Well okay, maybe that's overselling things, because at the end of the day, folks want to hear Carrie Underwood sing and while her delivery remains the furthest thing from visceral for me, she still has a huge voice and there are even a few cuts where she's trying to get a little more subtle and understated like 'The Bullet' and 'Spinning Bottles'... and while I'd question how much either song quite connects, it's not because she's not trying. And on the flip side, if you give Carrie Underwood a backing choir... well, it's symphonic overkill, but she's one of the few who can sell a song like 'Love Wins', and it at least feels like a comfortable lane for her. Because on the flip side you get cuts like 'Southbound' which are borderline gender-flipped bro-country and it can't help but feel like a complete waste of her talents. Furthermore, it's an awkward fit - Carrie Underwood has never tried to carry a loose party song in her entire career, and you can tell the cadence feels off - it reminds me too much of when Jessica Simpson tried to make an R&B transition from pop belting in the early 2000s, and the pivots to more of an R&B flow on this album sadly feel just as calculated.

But that could be redeemed if the production was able to support her - which is a major issue, because on significant chunks of this record, the production is beyond help. Going back to 'Love Wins', I appreciate the heavenly swell and just placing Carrie Underwood in her natural environment of American Idol power ballads, but by the time we got to a cut like 'Kingdom' that ends the album, it felt a lot closer to Christian music but with a production budget and only slightly less overt messaging, letting the pristine acoustic guitars and pedal steel fill up the mix and at least show some residual connection to country. And really, you need to hold onto those atmospheric pedal steel touches and acoustic guitar, because on a fair few of the outright pop cuts like 'Backsliding' or 'The Song That We Used To Make Love To' and 'End Up With You', they're about the only things that connect the sound to something grounded and distinctive and not a by-the-numbers hazy mainstream pop tune, complete with snaps, clunky percussion on the cusp of trap, and really awkward vocal overdubs. The last one becomes a significant issue even on songs that have more potential like 'Drinking Alone', which had the potential for some decent smoky simmer off the bass and wispy guitars, but those added 'ooh ooh oohs' ironically kill any sense of atmosphere. Maybe they could have worked if they didn't feel so breathy and plastic and thin, but that's generally my complaint with the production as a whole - if you were expecting any firepower out of the instrumentation reminiscent of Blown Away or even Storyteller, that edge and texture is completely gone, which leaves us with tunes that feel increasingly indistinct. Hell, when it does come back for cuts like 'Low' that are trying to amp up some soul, there isn't much warmth or intensity to the guitar layering, and on the flipside you get a song like 'End Up With You', which has a really catchy groove but features about some of the worst vocal production I've heard on a Carrie Underwood record, period!

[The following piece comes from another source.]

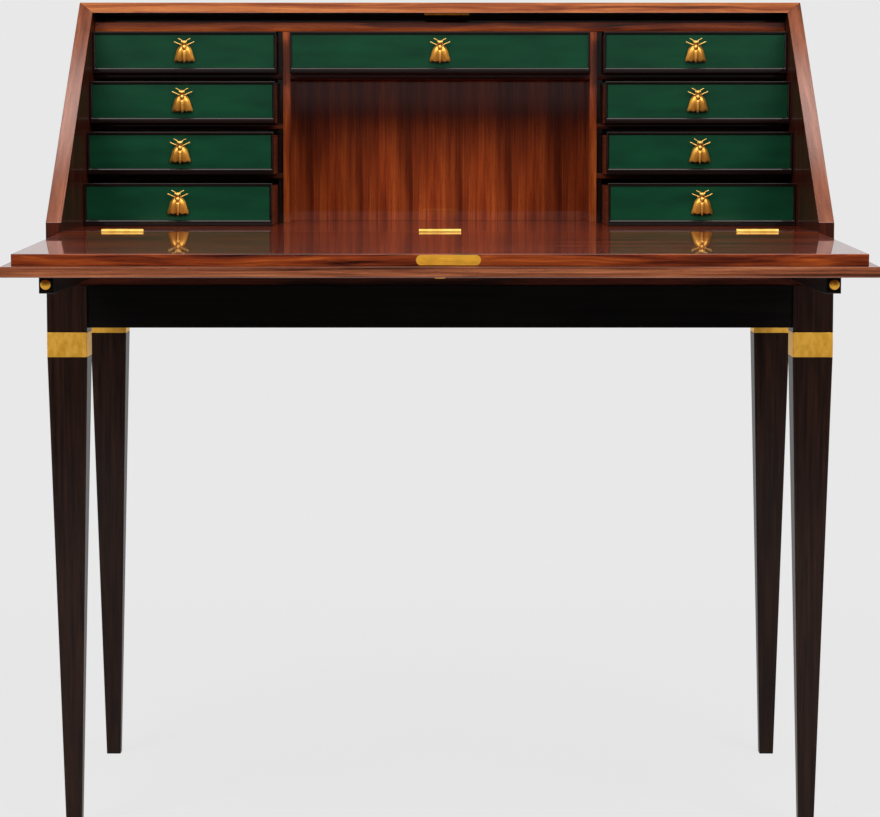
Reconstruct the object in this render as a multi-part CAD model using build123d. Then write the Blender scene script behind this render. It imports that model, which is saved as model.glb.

But this is where we have to slip towards content and lyrics, where I've been on the record as being underwhelmed by Carrie Underwood before but where she and her team have been willing to take conceptual risks and write some pretty dark material... and while I won't say this record completely departs from that space, I will say it's more than a little jarring to see someone who made 'Before He Cheats' and so many murder ballads put out a song like 'The Bullet', which is a decently written and well-produced track about a victim of gun violence but feels increasingly shaky and disingenuous, especially in the context of Carrie Underwood's career and even moreso with how it wants to touch on the issue but avoids assigning any blame or actually talking about it. Hell, when this album isn't wallowing in a pile-up of underwhelming breakup songs, the positive affirmation of how we can all come together from both sides on 'Love Wins' and 'Kingdom' feels a little saccharine and underwhelming and with this production all the more calculated. That's the weird thing about this album - I can stomach the quasi-spiritual cuts because Carrie Underwood has been in that lane for a long time, but when you get to cuts like 'Backsliding' and 'Low' and 'That Song That We Used To Make Love To', they show a frailty that doesn't so much show added nuance but a label rebrand that's an awkward fit across the board, especially as this record doesn't get as raw as she's been in the past. There's almost a sick sort of irony to it, how the title track explicitly says how Underwood has been so good at holding herself together but when the emotions get raw it's ugly and tough... but the writing, production, and delivery across a good half of this album shows none of that! Now there are two welcome exceptions - I might not be crazy about 'Drinking Alone' in its production, but the writing at least feels a bit more sour and real. And 'Spinning Bottles' is a solid, restrained stab at the breakdown of an alcoholic relationship that I'd probably like more if Lauren Alaina didn't release 'Same Day, Different Bottle' last year, which cut considerably deeper.

But at the end of the day... I'm almost at a loss, folks, because the part of me that wants to root for Carrie Underwood cannot root for this album. And it's hard to escape the feeling that this is an attempted label rebrand from Capitol Nashville with even poppier production and neutering anything left of her edge to appeal to the widest audience possible. And from the muted critical reception thus far, I don't see this reflecting well going forward. it's a bad sign that while I don't cover bonus tracks, I'd probably slot her collaboration with Ludacris 'The Champion' - tacked on to boost streaming certifications - as one of the better songs here! But as it is... 5/10, only a recommendation to the diehard fans, but if you're in that camp, I guarantee you're going back to older and better Carrie Underwood records beyond this in a week - I'd put money on it.